Reading an article by Texas A&M Professor Di Wang, "Mysterious Communication: The Secret Language of the Gowned Brotherhood in Nineteenth-Century Sichuan", tracing the specialized code-switching of one anti-Manchu/Qing secret society (published in the June 2008 ed. of Late Imperial China.) BRS had stumbled on to Di Wang's book on street culture in Chengdu, and we became engrossed in his faculty page.
One practice described is clandestine tea-ware arrangement paired with recitation of poetry - the graphic below, from the paper, illustrates a few for the budding revolutionary.

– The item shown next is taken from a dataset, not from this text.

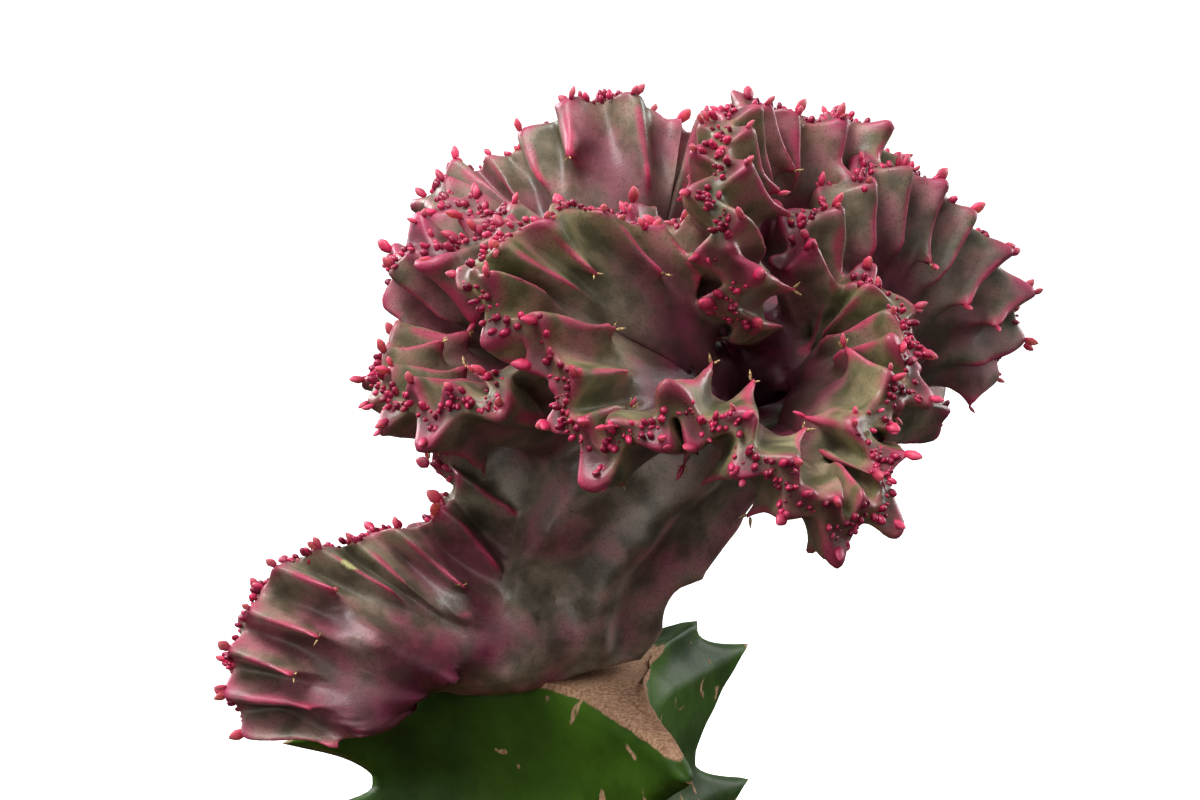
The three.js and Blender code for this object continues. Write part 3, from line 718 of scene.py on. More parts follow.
def fold_surface(columns, fold):
    """The fold's skin: rings that go down one face from the growth line to the foot and up the other.

    Between two ribs the lip is low and thin. At a rib's end it swells into a knob over the growth line.
    Each rib runs down from its knob as a sharp curving crest between sunken valleys, and ends in a pointed
    tooth. Lesser knobs stand between the ribs."""
    count, last, reach, salt = (columns[k] for k in ("count", "last", "reach", "salt"))
    near = np.minimum(0.75 * reach, 15)
    ends = np.minimum(count, last - count) / 0.9
    rounding = np.where(ends >= 1, 1, np.sqrt(np.clip(ends * (2 - ends), 0.01, 1)))
    flare, second = fold.get("flare", 0), fold.get("second", 0)
    edge_side = np.exp(-((count / 0.7) ** 2))
    rings, marks = [], {name: [] for name in FOLD_MARKS}

    def add(side, out, drop, *values):
        room = room_inside(columns, np.maximum(drop, 0))[side]
        clear = np.minimum(out, room) * rounding
        fading = 1 - smooth(drop, 5, 14)
        points = columns["middle"] + columns["sway"] * fading[:, None] - columns["rise"] * drop[:, None]
        for edge_drop, edge_size in fold.get("edge_teeth", ()):
            jut = edge_size * edge_side * np.exp(-np.abs(drop - edge_drop) / 2.2)
            points = points - columns["along"] * jut[:, None]
        rings.append(points + columns["face"] * (side * clear)[:, None])
        for name, value in zip(marks, values):
            marks[name].append(value + 0 * count)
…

A sample exchange may proceed as Wang describes:
If a member went to another lodge to ask for help, he would set up a “single whip formation” (danbian zhen), a teacup facing the mouth of a small teapot. If the host agreed to offer help, he would drink the cup of tea; if not, he would spill the tea on the ground and then pour new tea into the cup, drink it, and recite the poem, “A whipping horseman is running on the horizon, / Who’ll clear all clouds and come here alone. / Changing golden dragon shows fortune / And help our lord mount the throne.”(Wang 92)

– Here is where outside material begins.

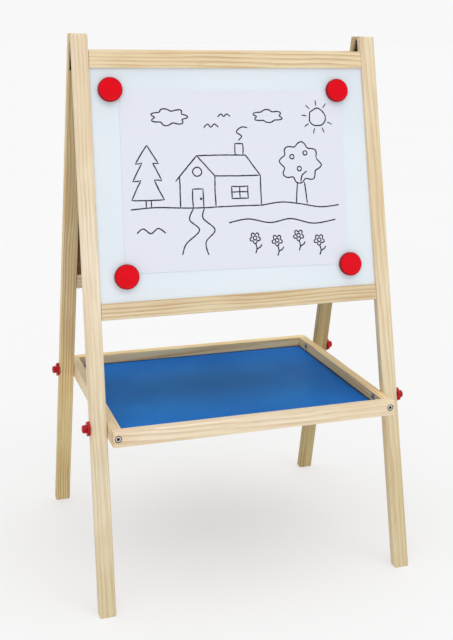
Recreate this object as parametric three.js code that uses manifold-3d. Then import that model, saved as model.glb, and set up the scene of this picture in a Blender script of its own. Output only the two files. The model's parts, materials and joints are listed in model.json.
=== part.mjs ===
// Folding double-sided kids' easel: two leaning frames hinged at the top, one with a magnetic whiteboard
// and one with a chalkboard, tied together by a shallow wooden tray on four hand knobs.
// Millimetres, +Z up. The whiteboard faces -Y, the floor is z = 0 and the hinge axis runs along X at y = 0.

import * as THREE from "three";
import { mergeVertices } from "three/addons/utils/BufferGeometryUtils.js";
import Module from "manifold-3d";

const wasm = await Module();
wasm.setup();

// ---------------------------------------------------------------- driving dimensions

const GAP = 0.3; // clearance wherever two pieces touch

const EASEL_WIDTH = 600; // over the outer faces of the legs
const LEAN = THREE.MathUtils.degToRad(12.6); // each frame from the vertical
const LEG = { width: 30, thick: 16, length: 1027, edge: 2.6, end: 2.2, footCorner: 4 };

const RAIL_THICK = 14; // frame rails sit 1 mm back from both faces of the legs
const TOP_RAIL = { height: 33, bottom: 964.5 };
const LOW_RAIL = { height: 29.6, bottom: 512 };
const TENON = { thick: 6, height: 14, length: 10 };

const BOARD = { thick: 3.2, front: 5.3, grip: 5.4 }; // grip is how far its edge enters the groove
const GROOVE = { depth: 6, front: 5, back: 8.8 };
const PAPER = { width: 440, height: 335, thick: 0.4, along: 756, tilt: THREE.MathUtils.degToRad(-0.9) };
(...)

William Stanton's The Triad Society or Heaven and Earth Association, full text online via Google Books, describes some of the other interactions you may see between lodge brothers loafing in wait for one another in the teahouse:
“Why is your hair so unkempt?/I was born under a peach tree”; “Why is your hair so ruffled?/I have been to extinguish a fire”; “Why is your hair so wet?/I have not long been born”; “Why has your hair got so many cobwebs in it?/They are not cobwebs, but five-colored silk.”